Le reste de la lettre est sur d’autres sujets ; elle est datée de « Riète, ce 30 juin 1636. » On y peut joindre cette note que Guy Patin écrivait vers le même temps dans son Index ou Journal :

« 1635. — Le 19 mai, un samedi après midi, ai visité aux Jacobins réformés du faubourg Saint-Honoré un Père italien, réputé fort savant homme, nommé Campanella, avec lequel j’ai parlé de disputes plus de deux heures. De quo vere possum afïirmare quod Petrarcha quondam de Roma : Multa suorum debet mendociis. Il sait beaucoup de choses, mais superficiellement : Multa quidem scit, sed non multum. »

J’ai cru qu’il n’était pas inutile, dans un temps où l’on est en train d’exagérer sur Campanella, de faire connaître cette opinion secrète de Naudé et du monde de Naudé. Puisque leur témoignage extérieur est souvent invoqué en l’honneur du philosophe calabrois, il était juste qu’on eût le témoignage intime et confidentiel.

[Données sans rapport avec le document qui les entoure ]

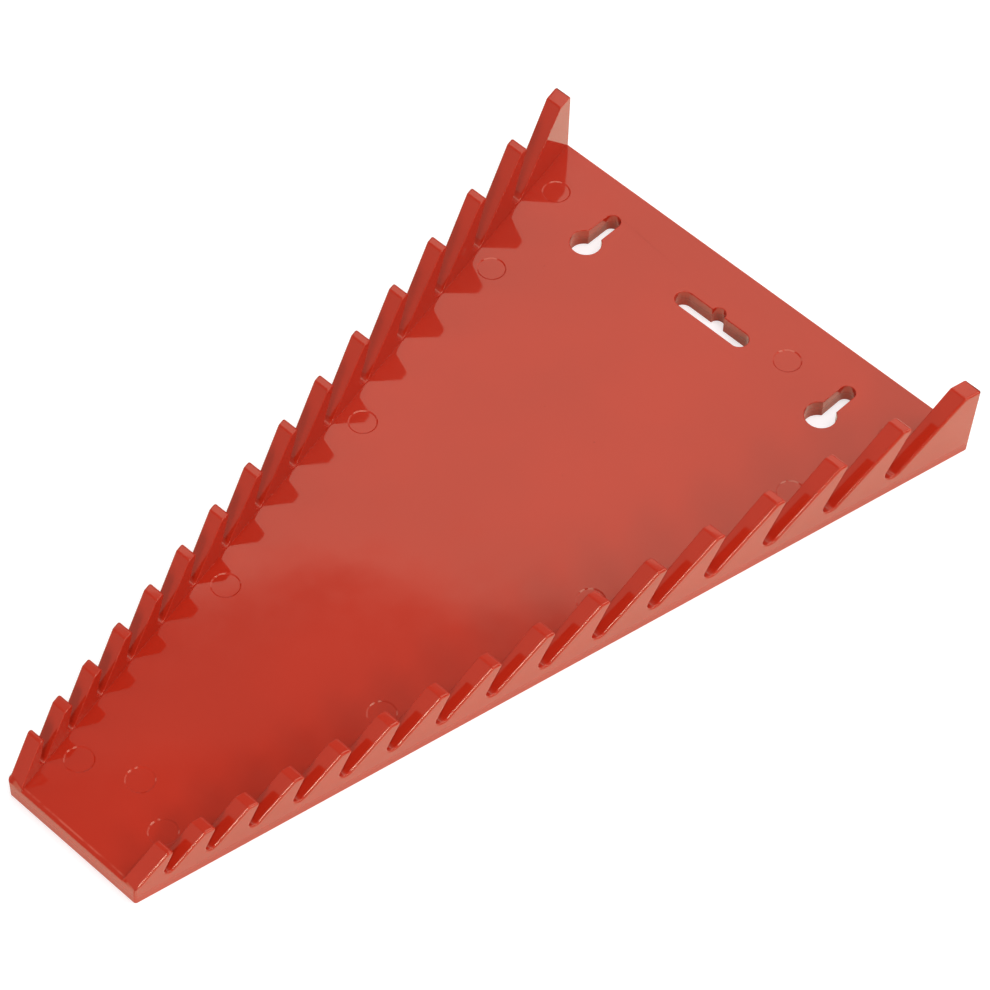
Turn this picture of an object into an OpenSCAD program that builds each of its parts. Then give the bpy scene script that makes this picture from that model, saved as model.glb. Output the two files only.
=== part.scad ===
// Wrench rack: a tapered tray moulded in one piece, with two saw-toothed side walls.
// A wrench lies across both walls, and each pair of slots takes one shank.
// X runs across the rack, Y from the small end to the wide end, and Z up from the back.
// The rack hangs with its wide end up, so each hooked tooth then holds its wrench from below.

/* [Tray] */
// Width of the small end, measured on the underside
small_end_w = 57.5; // [50:0.2:80]
// Width of the wide end, measured on the underside
wide_end_w = 191.2; // [170:0.2:220]
// Height of the plate's top face above the underside
plate_h = 7.1; // [5.5:0.1:10]
// Thickness of each side wall
wall_t = 5.6; // [4:0.1:7]
// Outward lean of the side walls, in degrees
wall_flare = 2.6; // [0:0.1:5]
// Radius of the four upright corners
corner_r = 1; // [0.6:0.1:3]

/* [Teeth] */
// Number of wrench slots in each wall
slots = 15; // [8:1:16]
// Distance from the small end to the root of the first slot
first_root_y = 12.45; // [11:0.05:18]
// Distance from the first root to the second
first_pitch = 14.88; // [13.5:0.02:18]
// Each pitch over the one before it
pitch_growth = 1.042; // [1.02:0.001:1.05]
// Distance from the last root to the wide end
last_root_inset = 32.3; // [26:0.1:40]
// Height of the first tooth above the underside
first_tooth_h = 18.9; // [16:0.1:22]
// Height of the last teeth, which is the height of the rack
rack_h = 32; // [26:0.1:36]
// How late the teeth gain their height, where 1 is evenly
height_curve = 1.25; // [1:0.05:1.5]
// Radius of the first slot's root
first_root_r = 1.8; // [1.5:0.1:2.4]
// Radius of the last slot's root
last_root_r = 3.7; // [2.6:0.1:4.4]
// Height of the roots above the plate's top face
root_rise = 0.7; // [0.4:0.1:2]
// Rise of a tooth's long slope from the plate, in degrees
slope_rise = 45; // [43:0.5:50]
// Lean of a tooth's hooked face from upright, in degrees
hook_lean = 22; // [16:0.5:25]
// Radius of a tooth's blunt front corner
tip_front_r = 1.5; // [0.5:0.1:3]
// Radius of a tooth's hooked corner
tip_hook_r = 1.1; // [0.4:0.1:1.4]

/* [Keyholes] */
// Distance between the two keyholes
keyhole_spacing = 108.4; // [90:0.2:120]
// Distance from the wide end to the centre of a keyhole's head
keyhole_inset = 29.1; // [26:0.1:34]
// Diameter of a keyhole's head
keyhole_head_d = 11.2; // [9:0.1:13]
// Width of a keyhole's neck
keyhole_neck_w = 5.8; // [4.5:0.1:7]
// Distance from the head's centre to the centre of the neck's round end
keyhole_travel = 13.7; // [10:0.1:16]

/* [Hang slot] */
// Length of the hang slot
hang_l = 32; // [28:0.1:36]
// Width of the hang slot
hang_w = 6.9; // [6:0.1:9]
// Distance from the wide end to the middle line of the hang slot
hang_inset = 23.8; // [20:0.1:26]
// Radius of the round notch in the middle of the hang slot
notch_r = 2.7; // [2.2:0.1:3.2]

/* [Back] */
// Thickness of the plate between the ribs
skin_t = 2.8; // [2:0.1:4]
// Thickness of the skirt along the two ends
skirt_t = 3.2; // [2:0.1:5]
// Thickness of the ribs
rib_t = 2; // [1.2:0.1:3]
// Number of ribs across the back
cross_ribs = 10; // [8:1:14]
// Wall round each hole in the plate
collar_t = 2.6; // [1.5:0.1:4]

/* [Ejector marks] */
// Diameter of the ejector pins
pin_d = 10.2; // [6:0.1:12]
// Depth of the mark that each pin leaves
pin_mark_depth = 0.2; // [0.1:0.05:0.4]
// Slope of the mark's rim, in degrees
pin_rim_slope = 22; // [15:1:45]
// Distance from the side faces to the pins along the walls
pin_inset = 14; // [12:0.1:17]
// Distance from the small end to the first pair of pins
first_pin_y = 21.2; // [16:0.1:26]
// Distance from one pair of pins to the next
pin_pitch = 79.5; // [76:0.5:84]
// Distance from the small end to the lone pin in the middle
lone_pin_y = 29.4; // [26:0.1:32]
// Distance from the wide end to the last pins
last_pin_inset = 19.3; // [17:0.1:21]
// Distance of the pin beside the hang slot from the middle
slot_pin_x = 30.7; // [29:0.1:34]

/* [Hidden] */
$fn = 64;
// Length by which a cut runs past the face that it opens
over = 1;
// Length by which a round reaches past the faces that it meets, so that it crosses them cleanly
bite = 0.003;
tooth_count = slots + 1;
root_z = plate_h + root_rise;
// Length of the rack, and the angle of each side to the middle line
rack_l = root_y(slots) + last_root_inset;
taper = atan2((wide_end_w - small_end_w) / 2, rack_l);
// The box round the rack is centred on the origin in Y
shift_y = -rack_l / 2;
pin_pairs = 4;
// Room that holds the whole rack, for the blocks that are cut to shape
room_w = 2 * wide_end_w;

// Place and radius of the round root of slot k, where slot 1 is at the small end
function root_y(k) = first_root_y + first_pitch * (pow(pitch_growth, k - 1) - 1) / (pitch_growth - 1);
function root_r(k) = first_root_r + (last_root_r - first_root_r) * (k - 1) / (slots - 1);
function root_centre(k) = [root_y(k), root_z + root_r(k)];
// Height of tooth k: the last two are equally high
function height_share(k) = pow((min(k, slots) - 1) / (slots - 1), height_curve);
function tooth_h(k) = first_tooth_h + (rack_h - first_tooth_h) * height_share(k);
// Tangent points of slot k's root with the next tooth's slope and with its own tooth's hooked face
function slope_point(k) = root_centre(k) + root_r(k) * [sin(slope_rise), -cos(slope_rise)];
function hook_point(k) = root_centre(k) + root_r(k) * [-cos(hook_lean), sin(hook_lean)];
// Y of tooth k's slope and of its rear face at height z
function slope_y(k, z) =
    k == 1 ? (z - plate_h) / tan(slope_rise)
           : slope_point(k - 1)[0] + (z - slope_point(k - 1)[1]) / tan(slope_rise);
function rear_y(k, z) =
    k == tooth_count ? rack_l : hook_point(k)[0] + (z - hook_point(k)[1]) * tan(hook_lean);
function unit(v) = v / norm(v);
// Half width of the underside at distance y from the small end
function half_w(y) = small_end_w / 2 + y * tan(taper);

// Directions in which tooth k's slope and its rear face go down from its tip
slope_down = [-cos(slope_rise), -sin(slope_rise)];
function rear_down(k) = k == tooth_count ? [0, -1] : [-sin(hook_lean), -cos(hook_lean)];
// A Y in the open mouth of slot k, where the height of the outline may step
function mouth_y(k) =
    k == 0 ? 0 :
    k == tooth_count ? rack_l : (rear_y(k, tooth_h(k)) + slope_y(k + 1, tooth_h(k))) / 2;

// The sliver outside a round corner: sharp corner c, unit directions a and b of its edges, radius r
module corner_sliver(c, a, b, r) {
    half_angle = acos(a * b) / 2;
    outward = -unit(a + b);
    difference() {
        polygon([c + over * outward, c + r / tan(half_angle) * a, c + r / tan(half_angle) * b]);
        translate(c - r / sin(half_angle) * outward) circle(r = r + bite);
    }
}

// Outline of a side wall without its slots: one flat top for each tooth, and the first slope
module wall_envelope() {
    difference() {
        polygon(concat(
            [[0, 0]],
            [for (k = [1 : tooth_count], mouth = [k - 1, k]) [mouth_y(mouth), tooth_h(k)]],
            [[rack_l, 0]]
        ));
        polygon([
            [slope_y(1, plate_h - over), plate_h - over],
            [slope_y(1, rack_h), rack_h],
            [slope_y(1, plate_h - over), rack_h]
        ]);
    }
}

// Outline of wrench slot k, open at the top
module slot_outline(k) {
    top = rack_h + over;
    translate(root_centre(k)) circle(r = root_r(k) + bite);
    polygon([hook_point(k), slope_point(k), [slope_y(k + 1, top), top], [rear_y(k, top), top]]);
}

// Slivers outside the front corner and the hooked corner of tooth k's tip
module tip_slivers(k) {
    corner_sliver([slope_y(k, tooth_h(k)), tooth_h(k)], slope_down, [1, 0], tip_front_r);
    corner_sliver([rear_y(k, tooth_h(k)), tooth_h(k)], [-1, 0], rear_down(k), tip_hook_r);
}

// Side view of the rack, with Y to the right and Z up
module side_profile() {
    difference() {
        wall_envelope();
        for (k = [1 : slots]) slot_outline(k);
        for (k = [1 : tooth_count]) tip_slivers(k);
    }
}

// Block between the two leaning side faces, moved inward by inset, from height z0 up
module between_sides(inset, z0, h) {
    intersection() {
        side_block(-1, inset);
        side_block(1, inset);
        translate([-room_w / 2, -over, z0]) cube([room_w, rack_l + 2 * over, h]);
    }
}

// Everything on the inner side of one side face
module side_block(side, inset) {
    mirror([side < 0 ? 1 : 0, 0, 0])
        translate([small_end_w / 2, 0, 0])
            rotate([0, 0, -taper])
                rotate([0, wall_flare, 0])
                    translate([-inset - room_w, -room_w, -room_w])
                        cube([room_w, 3 * room_w, 2 * room_w]);
}

// Tray with toothed walls, before the corners are rounded
module tray() {
    difference() {
        intersection() {
            between_sides(0, 0, rack_h);
            translate([-room_w / 2, 0, 0])
                rotate([90, 0, 90])
                    linear_extrude(room_w) side_profile();
        }
        between_sides(wall_t, plate_h, rack_h);
    }
}

// Slivers that round the four upright corners, which lean out with the side walls
module corner_slivers() {
    end_flare = atan(tan(wall_flare) / cos(taper));
    side_angle = asin(sin(taper) * cos(wall_flare));
    for (side = [0, 1], end = [0, 1])
        mirror([side, 0, 0])
            translate([half_w(end * rack_l), end * rack_l, 0])
                rotate([0, end_flare, 0])
                    translate([0, 0, -over])
                        linear_extrude(rack_h + 3 * over)
                            corner_sliver(
                                [0, 0],
                                [-1, 0],
                                (1 - 2 * end) * [sin(side_angle), cos(side_angle)],
                                corner_r
                            );
}

// Outline of a keyhole whose head is at the origin and whose neck points to the wide end
module keyhole_outline(margin) {
    circle(d = keyhole_head_d + 2 * margin);
    translate([0, keyhole_travel]) circle(d = keyhole_neck_w + 2 * margin);
    translate([-keyhole_neck_w / 2 - margin, 0]) square([keyhole_neck_w + 2 * margin, keyhole_travel]);
}

// Outline of the hang slot, with its notch towards the wide end
module hang_outline(margin) {
    end_x = (hang_l - hang_w) / 2;
    for (x = [-end_x, end_x]) translate([x, 0]) circle(d = hang_w + 2 * margin);
    square([2 * end_x, hang_w + 2 * margin], center = true);
    translate([0, hang_w / 2]) circle(r = notch_r + margin);
}

// Outlines of all three holes in the plate, each grown by a margin
module hole_outlines(margin) {
    for (side = [-1, 1])
        translate([side * keyhole_spacing / 2, rack_l - keyhole_inset]) keyhole_outline(margin);
    translate([0, rack_l - hang_inset]) hang_outline(margin);
}

// Ribs on the back: across, along the middle, and halfway to each side
module rib_outlines() {
    gap = (rack_l - 2 * skirt_t - cross_ribs * rib_t) / (cross_ribs + 1);
    for (i = [1 : cross_ribs])
        translate([-room_w / 2, skirt_t + i * gap + (i - 1) * rib_t]) square([room_w, rib_t]);
    translate([-rib_t / 2, -over]) square([rib_t, rack_l + 2 * over]);
    for (side = [-1, 1])
        translate([side * small_end_w / 4, 0])
            rotate(-side * atan(tan(taper) / 2))
                translate([-rib_t / 2, -rack_l]) square([rib_t, 3 * rack_l]);
}

// Hollows in the back between the skirt, the ribs and the collars
module back_hollows() {
    depth = plate_h - skin_t;
    intersection() {
        between_sides(wall_t, -over, depth + over);
        translate([0, 0, -over])
            linear_extrude(depth + over)
                difference() {
                    translate([-room_w / 2, skirt_t]) square([room_w, rack_l - 2 * skirt_t]);
                    rib_outlines();
                    hole_outlines(collar_t);
                }
    }
}

// Shallow round marks that the ejector pins leave in the plate's top face
module pin_marks() {
    last_y = rack_l - last_pin_inset;
    pairs = [for (i = [0 : pin_pairs - 1]) first_pin_y + i * pin_pitch];
    places = concat(
        [for (y = concat(pairs, [last_y]), side = [-1, 1]) [side * (half_w(y) - pin_inset), y]],
        [[slot_pin_x, last_y], [0, lone_pin_y]]
    );
    // Each cut is a cone that is pin_d wide at the plate's top face
    run = 1 / tan(pin_rim_slope);
    clear = over / 4;
    for (p = places)
        translate([p[0], p[1], plate_h - pin_mark_depth])
            cylinder(
                r1 = pin_d / 2 - pin_mark_depth * run,
                r2 = pin_d / 2 + clear * run,
                h = pin_mark_depth + clear
            );
}

module rack() {
    color("firebrick")
        translate([0, shift_y, 0])
            difference() {
                tray();
                corner_slivers();
                translate([0, 0, -over]) linear_extrude(plate_h + 2 * over) hole_outlines(0);
                back_hollows();
                pin_marks();
            }
}

rack();
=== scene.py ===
"""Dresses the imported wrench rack: one moulded tray with two saw-toothed side walls, in glossy red plastic.

The file is laid out as an add-on and run as a script. Lengths are in metres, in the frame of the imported
model: X runs across the rack, Y from the small end to the wide end, and Z up from the back.
"""
import math

import bmesh
import bpy
from bpy.props import FloatProperty, FloatVectorProperty, IntProperty, PointerProperty
from mathutils import Matrix, Vector


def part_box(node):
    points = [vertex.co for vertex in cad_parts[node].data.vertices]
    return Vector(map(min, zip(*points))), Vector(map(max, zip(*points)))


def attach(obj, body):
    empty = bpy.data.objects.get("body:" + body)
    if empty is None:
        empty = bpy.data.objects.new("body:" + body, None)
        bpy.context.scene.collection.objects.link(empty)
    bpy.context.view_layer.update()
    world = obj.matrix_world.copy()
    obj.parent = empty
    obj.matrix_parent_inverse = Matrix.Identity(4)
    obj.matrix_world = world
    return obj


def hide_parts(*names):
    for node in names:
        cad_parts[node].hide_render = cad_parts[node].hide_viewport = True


bl_info = {
    "name": "Wrench rack",
    "version": (1, 0, 0),
    "blender": (4, 5, 0),
    "location": "3D View > Sidebar > Wrench rack",
    "description": "Models the moulded wrench rack and sets its studio",
    "category": "Object",
}

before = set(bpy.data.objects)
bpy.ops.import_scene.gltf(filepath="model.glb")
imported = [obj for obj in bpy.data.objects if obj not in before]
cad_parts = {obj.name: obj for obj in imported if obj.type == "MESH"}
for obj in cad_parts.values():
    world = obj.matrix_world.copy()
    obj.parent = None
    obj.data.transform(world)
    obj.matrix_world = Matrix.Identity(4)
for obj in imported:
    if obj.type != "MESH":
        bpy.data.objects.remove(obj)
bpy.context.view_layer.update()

MM = 0.001
NODE = "rack"
BODY = "root"
SLOT = "red_plastic"
RACK_LOW, RACK_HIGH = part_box(NODE)


# ---------------------------------------------------------------- sizes and colours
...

Je mets de mes pensées où je puis, et à chaque édition nouvelle d’un ouvrage j’en profite comme d’un convoi qui part pour envoyer au public, à mes amis et même à mes ennemis (dussent-ils se servir de cette clé comme d’une arme, selon leur usage) quelques mots qu’il m’importe de dire sur moi-même et sur ce que j’écris. Voici une de ces remarques qui porte sur l’ensemble de mon œuvre critique :

« J’ai beaucoup écrit, on écrira sur moi, on fera ma biographie, et les critiques chercheront à se rendre compte de mes ouvrages fort différents ; je veux leur épargner une partie de la peine et leur abréger la besogne, en expliquant ma vie littéraire telle que je l’ai entendue et pratiquée.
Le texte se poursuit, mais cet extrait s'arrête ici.